AMD also vowed that the next-generation MI350 accelerator chips will improve performance by magnitudes.

Intel Debuts AI Cloud With Gaudi 3 Chips, Inflection AI Partnership

Intel, meanwhile, was making some AI and processor noise of its own this week with the launch of an AI cloud service featuring its new Gaudi 3 accelerator chips, which the company said will help underpin a new enterprise AI solution with hybrid cloud capabilities from generative AI startup Inflection AI.

The service, called Intel Tiber AI Cloud, represents a rebrand and expansion in scope, effective at the beginning of the month, for Intel Tiber Developer Cloud. Launched about a year ago, Intel Tiber Developer Cloud gives customers and partners early access to new chips such as Gaudi 3 and Xeon 6 for development purposes.

With Intel Tiber AI Cloud, the chipmaker is expanding the service’s purview to production-level cloud instances that can be used for commercial purposes. The kinds of customers Intel is targeting are large AI startups and enterprises. On top of providing Gaudi 3 instances, the service also features instances powered by Gaudi 2 chips, Xeon CPUs, Core Ultra 200V CPUs and Max Series GPUs, according to Intel.

In tandem with the Intel Tiber AI Cloud announcement, the semiconductor giant said it is partnering with Inflection AI for a new enterprise AI solution that’s available on its cloud service and will be available as a server appliance early next year.

Called Inflection for Enterprise, the Gaudi 3-powered solution is designed to “deliver empathetic, conversational, employee-friendly AI capabilities and provide the control, customization and scalability required for complex, large-scale deployments,” according to the two companies.

Microsoft Allows Partners To Sell Professional Services On Marketplace

Microsoft has begun allowing partners to sell professional services on its marketplace in the U.S., Canada and United Kingdom, a potential opportunity for solution providers looking for a new way to acquire and transact with customers.

Partners can sell professional services as stand-alone private offers in AppSource or Azure Marketplace, Microsoft said this week. A transactable professional service on the marketplace can streamline the customer buying experience by merging the service onto the Azure invoice.

Partners can also attach services to a private offer with software if applicable, but partners can’t include services as part of a Software-as-a-Service (SaaS) or other software offer, according to Microsoft. More geographies will become available for the offer in the future.

Microsoft’s professional services categories range from assessments to briefings, customer support, implementation, migration, proofs of concept and workshops.

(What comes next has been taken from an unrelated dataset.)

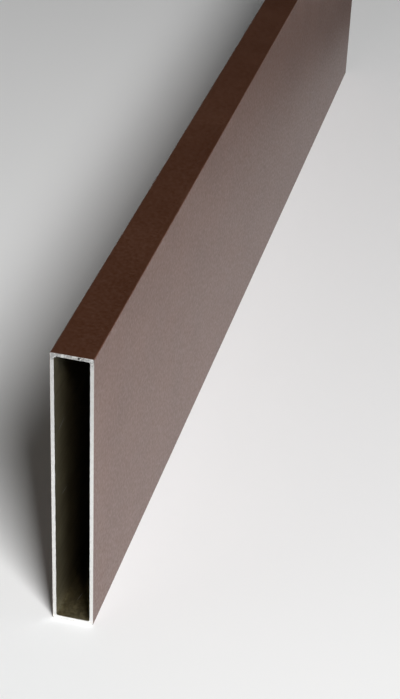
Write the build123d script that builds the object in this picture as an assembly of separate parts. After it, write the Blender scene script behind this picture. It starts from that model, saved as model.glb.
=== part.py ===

Crowning Achievement: CRN’s 2024 Triple Crown Winners

And a round of applause for the 47 solution providers that made this year’s CRN Triple Crown Awards list.

Each year CRN celebrates the solution providers who pulled off the trifecta of making the Solution Provider 500, the largest solution providers operating in North America by revenue; the Fast Growth 150, ranking the fastest-growing solution providers; and the Tech Elite 250, a roundup of solution providers that achieved the highest partner levels and certifications from leading IT vendors.

Winslow Technology Group, a leading provider of IT solutions, managed services and cybersecurity services, made the Triple Crown list for a seventh year, more than any other company on this year’s list. Advanced Computer Concepts, ANM and Sterling Computers are all appearing on the list for the sixth year.

The Triple Crown class of 2024 also has 19 companies that are making the list for the first time, including Arctiq, GrayMatter, NetFabric Solutions and The Redesign Group.